Efforts have been made to improve the resolution of bathymetric charts in step 3 by treating the gridded bathymetric data as digital images and using a neural network image processing technique called super-resolution to estimate high-resolution images from low-resolution images. Since bathymetric data is important for the detailing of bathymetric charts, it is worthwhile to approach research using neural networks also in step 1.
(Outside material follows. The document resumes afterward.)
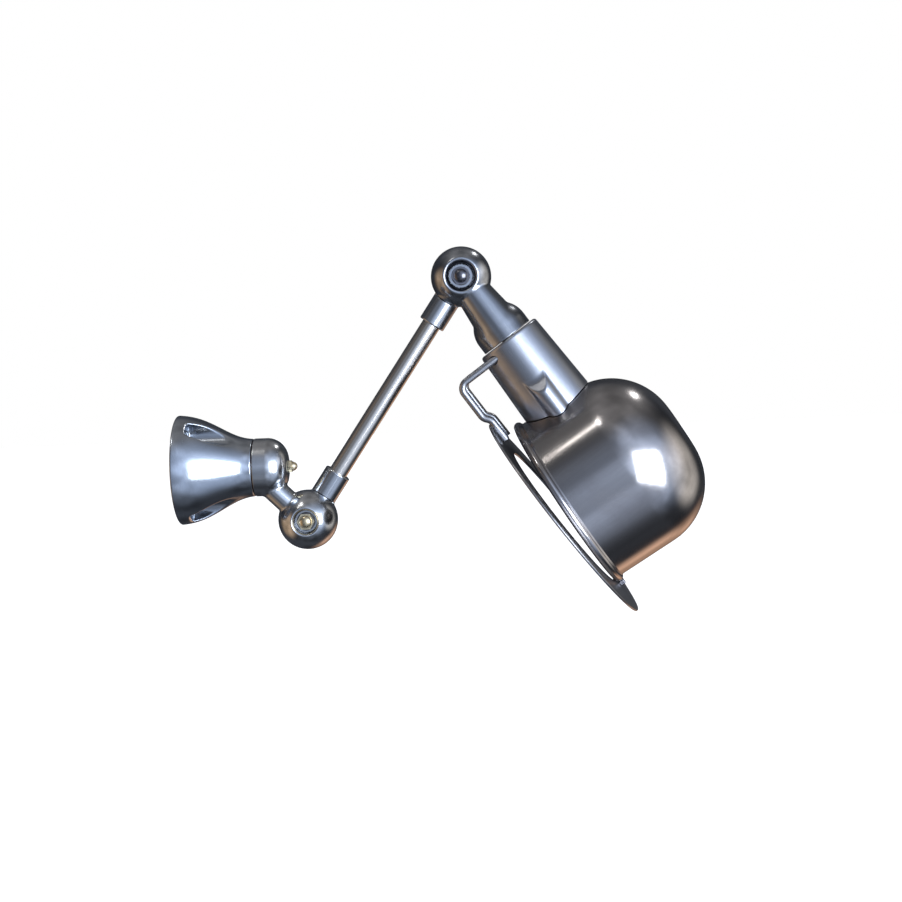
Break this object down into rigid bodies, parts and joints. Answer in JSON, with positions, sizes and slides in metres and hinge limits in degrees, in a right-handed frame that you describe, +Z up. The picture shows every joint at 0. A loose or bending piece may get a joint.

The field of image processing that handles three-dimensional point clouds has recently reached advanced levels in various fields. It is a reason for the appearance of a new data processing technology called point cloud super-resolution. The application of this technology permits the increase in the number of points in a point cloud while retaining its original characteristics. Note that data from seafloor depth measurements by sonar can be treated as three-dimensional point clouds. Therefore, in this study, we investigated the possibility of increasing the observation data by applying point cloud super-resolution technologies using graph-convolution neural networks.
For point cloud super-resolution, we use graph convolutional networks, AR-GCN and PU-GCN, and created a model that outputs twice as many points as the input points. The three-dimensional point cloud data used for a training and an evaluation is JAMSTEC seafloor topographic map data. From this original data, we extracted a high-resolution point cloud that mimics multi-beam sonar with parallel wakes, and then thinned out the data to create a low-resolution point cloud. Two types of thinning methods were assumed for the wake spacing: equal and unequal. For each model, we evaluated the effectiveness of point cloud super-resolution by comparing the bathymetry of the low-resolution and super-resolution point clouds with that of the high-resolution point cloud. Mean square error and SSIM were used as quantitative accuracy metrics, and we also evaluate quality of the super-resolution by using isobath lines.
As a result, the accuracy of the quantitative evaluation was generally higher when the low-resolution point cloud was used as the bathymetric charts, but the accuracy of the point cloud super-resolution method tended to be higher when the data had undulations. In addition, the bathymetric charts created by point cloud super-resolution seemed to express the characteristics of the seafloor topography locally better when isobath lines were used for the qualitative evaluation.
This suggests the possibility of obtaining bathymetric charts with more detailed topography by application point cloud super-resolution. Therefore, in the future, we will continue to study this technique in the context of bathymetry data.